Within the Raman Spectroscopy Laboratory, we have an Elan2 liquid nitrogen generator capable of producing 4 liters of liquid nitrogen per day. The liquid nitrogen is used to cool the CCD's in two laboratories and provide liquid nitrogen to other laboratories as needed.
The main function of the Raman Spectroscopy laboratory is to study the structure of inorganic, and biological materials. The laboratory is utilized in many projects, crossing multiple disciplines, including physics, biology, chemistry, and computer science. Some of the past and current research projects being worked on in this facility include, studying E. Coli structure, the structure of biofilms, the detection of microbes in the fermentation process, and predicting pre-term labor with cervical tissue.
Raman Tweezers Setup
Laser Tweezer Raman Spectroscopy Laboratory
A Laser Tweezer Raman Spectroscopy (LTRS) apparatus combines the precision and power of optical tweezers with the diagnostic capabilities of Raman spectroscopy. Our custom-built apparatus uses three lasers: a 785 nm diode laser to obtain the Raman spectra, a 1064 nm diode laser to trap particles, and a 633 nm HeNe laser for position sensing. A microscope was built-in the middle of our system where the sample is placed in order to interact with the light. In order to achieve the optimal conditions required, all three lasers travel through a series of mirrors until they all reach the sample. White light is sent through the sample in the opposite direction of the Raman and the trapping laser beams. The white light is reflected into a visual camera that allows us to observe the sample interaction with the lasers and enables us to trap an individual particle as well as the trap and the trapped object across the sample by changing the position of the trapping laser beam. Once an object has been trapped, the Raman laser is reflected back along a different path until it reaches the spectrometer, which can then take a Raman spectrum of the trapped object. The position-sensing laser also passes through the sample and continues to the position sensing diode, which tells us the location of the trapped object.

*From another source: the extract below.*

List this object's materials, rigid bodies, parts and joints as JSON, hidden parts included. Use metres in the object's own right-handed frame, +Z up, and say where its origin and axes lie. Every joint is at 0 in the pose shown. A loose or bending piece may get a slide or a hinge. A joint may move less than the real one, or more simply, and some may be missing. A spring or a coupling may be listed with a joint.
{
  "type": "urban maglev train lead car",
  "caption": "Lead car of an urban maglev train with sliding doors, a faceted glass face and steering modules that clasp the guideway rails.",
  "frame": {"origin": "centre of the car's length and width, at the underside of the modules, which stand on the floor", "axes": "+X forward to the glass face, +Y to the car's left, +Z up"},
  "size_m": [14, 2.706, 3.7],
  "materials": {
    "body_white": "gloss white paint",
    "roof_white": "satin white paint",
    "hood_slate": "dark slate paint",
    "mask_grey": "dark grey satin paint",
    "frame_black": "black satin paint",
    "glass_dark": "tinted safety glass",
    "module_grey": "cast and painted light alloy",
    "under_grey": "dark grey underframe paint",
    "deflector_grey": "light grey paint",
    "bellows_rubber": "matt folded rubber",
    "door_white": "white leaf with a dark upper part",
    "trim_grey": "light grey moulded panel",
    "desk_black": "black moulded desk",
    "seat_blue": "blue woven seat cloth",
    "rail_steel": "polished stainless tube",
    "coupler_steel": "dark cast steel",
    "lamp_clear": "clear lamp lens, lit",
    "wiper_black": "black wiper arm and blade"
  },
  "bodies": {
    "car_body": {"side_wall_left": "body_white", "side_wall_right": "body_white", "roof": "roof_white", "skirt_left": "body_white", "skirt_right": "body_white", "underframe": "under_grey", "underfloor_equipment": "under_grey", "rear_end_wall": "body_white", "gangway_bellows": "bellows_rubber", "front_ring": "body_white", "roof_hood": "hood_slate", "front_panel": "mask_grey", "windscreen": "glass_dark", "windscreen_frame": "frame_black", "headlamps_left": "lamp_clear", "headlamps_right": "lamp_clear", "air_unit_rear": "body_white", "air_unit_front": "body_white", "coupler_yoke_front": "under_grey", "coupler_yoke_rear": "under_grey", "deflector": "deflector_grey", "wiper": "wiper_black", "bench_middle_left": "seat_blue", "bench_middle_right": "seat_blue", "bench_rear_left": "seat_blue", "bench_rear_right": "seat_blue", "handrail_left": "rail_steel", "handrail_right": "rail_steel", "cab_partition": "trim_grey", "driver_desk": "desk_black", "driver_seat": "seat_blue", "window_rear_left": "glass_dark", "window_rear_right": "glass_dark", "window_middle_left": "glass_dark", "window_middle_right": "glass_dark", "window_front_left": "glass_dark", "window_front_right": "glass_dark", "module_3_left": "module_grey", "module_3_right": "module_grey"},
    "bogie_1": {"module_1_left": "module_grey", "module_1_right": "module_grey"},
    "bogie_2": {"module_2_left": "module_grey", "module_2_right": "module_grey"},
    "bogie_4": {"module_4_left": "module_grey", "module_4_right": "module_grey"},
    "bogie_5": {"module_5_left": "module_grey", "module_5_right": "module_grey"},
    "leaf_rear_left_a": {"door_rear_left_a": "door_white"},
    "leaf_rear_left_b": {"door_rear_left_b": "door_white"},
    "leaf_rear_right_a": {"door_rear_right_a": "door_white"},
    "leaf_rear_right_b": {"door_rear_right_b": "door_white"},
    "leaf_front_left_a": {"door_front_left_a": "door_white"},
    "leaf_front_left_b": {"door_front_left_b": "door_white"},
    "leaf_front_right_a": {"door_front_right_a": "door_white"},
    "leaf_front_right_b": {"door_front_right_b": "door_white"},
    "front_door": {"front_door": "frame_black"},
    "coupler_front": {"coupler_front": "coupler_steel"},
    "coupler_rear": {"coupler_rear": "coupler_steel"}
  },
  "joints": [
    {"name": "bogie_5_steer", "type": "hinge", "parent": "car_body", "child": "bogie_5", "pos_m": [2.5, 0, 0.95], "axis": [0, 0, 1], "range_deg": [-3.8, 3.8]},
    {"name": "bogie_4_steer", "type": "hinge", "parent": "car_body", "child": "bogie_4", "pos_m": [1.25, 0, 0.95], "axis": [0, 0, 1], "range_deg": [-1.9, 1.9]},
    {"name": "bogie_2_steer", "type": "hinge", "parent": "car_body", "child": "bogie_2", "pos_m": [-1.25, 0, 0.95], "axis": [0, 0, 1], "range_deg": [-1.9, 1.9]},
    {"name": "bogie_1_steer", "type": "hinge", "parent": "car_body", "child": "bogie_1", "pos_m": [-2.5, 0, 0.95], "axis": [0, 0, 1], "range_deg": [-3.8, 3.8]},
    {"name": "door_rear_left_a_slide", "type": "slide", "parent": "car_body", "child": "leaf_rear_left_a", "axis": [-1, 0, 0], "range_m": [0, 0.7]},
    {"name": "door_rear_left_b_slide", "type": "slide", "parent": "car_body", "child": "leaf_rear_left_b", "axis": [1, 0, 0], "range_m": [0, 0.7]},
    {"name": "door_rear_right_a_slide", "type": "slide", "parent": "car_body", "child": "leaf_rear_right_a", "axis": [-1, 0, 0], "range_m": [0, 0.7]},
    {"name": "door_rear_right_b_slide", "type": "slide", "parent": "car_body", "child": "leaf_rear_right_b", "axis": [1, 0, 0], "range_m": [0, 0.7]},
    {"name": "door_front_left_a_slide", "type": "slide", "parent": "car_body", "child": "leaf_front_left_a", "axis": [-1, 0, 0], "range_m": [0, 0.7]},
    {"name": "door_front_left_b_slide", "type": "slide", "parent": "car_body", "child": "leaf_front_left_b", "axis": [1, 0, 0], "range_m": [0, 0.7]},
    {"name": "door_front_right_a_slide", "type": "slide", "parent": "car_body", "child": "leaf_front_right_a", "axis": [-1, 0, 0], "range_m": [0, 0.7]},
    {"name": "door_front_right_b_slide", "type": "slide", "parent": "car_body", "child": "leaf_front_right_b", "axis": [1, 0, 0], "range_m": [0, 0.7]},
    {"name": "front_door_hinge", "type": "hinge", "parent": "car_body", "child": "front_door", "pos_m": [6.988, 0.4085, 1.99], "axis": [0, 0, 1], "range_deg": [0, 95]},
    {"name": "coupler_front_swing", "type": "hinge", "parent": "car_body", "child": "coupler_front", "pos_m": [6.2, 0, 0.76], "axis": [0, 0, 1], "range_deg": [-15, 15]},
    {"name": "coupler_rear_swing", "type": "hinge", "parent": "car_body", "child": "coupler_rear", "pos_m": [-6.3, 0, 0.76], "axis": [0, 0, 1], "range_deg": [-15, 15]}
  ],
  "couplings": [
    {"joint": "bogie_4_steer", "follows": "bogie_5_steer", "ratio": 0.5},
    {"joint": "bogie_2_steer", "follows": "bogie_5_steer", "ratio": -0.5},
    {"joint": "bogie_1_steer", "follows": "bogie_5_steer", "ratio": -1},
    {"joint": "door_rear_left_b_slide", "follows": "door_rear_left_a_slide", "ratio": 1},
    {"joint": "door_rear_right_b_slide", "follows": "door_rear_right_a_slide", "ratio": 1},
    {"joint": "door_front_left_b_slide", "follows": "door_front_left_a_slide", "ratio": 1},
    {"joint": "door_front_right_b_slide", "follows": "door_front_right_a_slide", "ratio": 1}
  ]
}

The LTRS Lab at Appalachian State University houses the LTRS System along with our chemistry station. The chemistry station consists of a vented fume hood, chemical storage areas with appropriate safety materials, and general basic level equipment. The LTRS system is a custom build microscope system located on a 5ft x 6ft air floated optical bench. The bench and the system are encased in a blackout cage that helps control stray light. The Raman spectroscopy components are a Princeton Instruments Acton SP 2300 spectrometer with a LN2 cooled PyLon CCD. A 785nm diode laser is used for the Raman excitation; a 532 diode laser is used for trapped particle position detection, and a 1064nm diode laser is used as the trapping laser. The oil emersion Zeiss FLUAR 100x 1.3NA objective allows submicron visual resolution with a Thorlabs CMOS camera.
The primary function of the LTRS microscope is to study the structure and function of small aqueous substances. The current research project is the study of bacterial colony structures.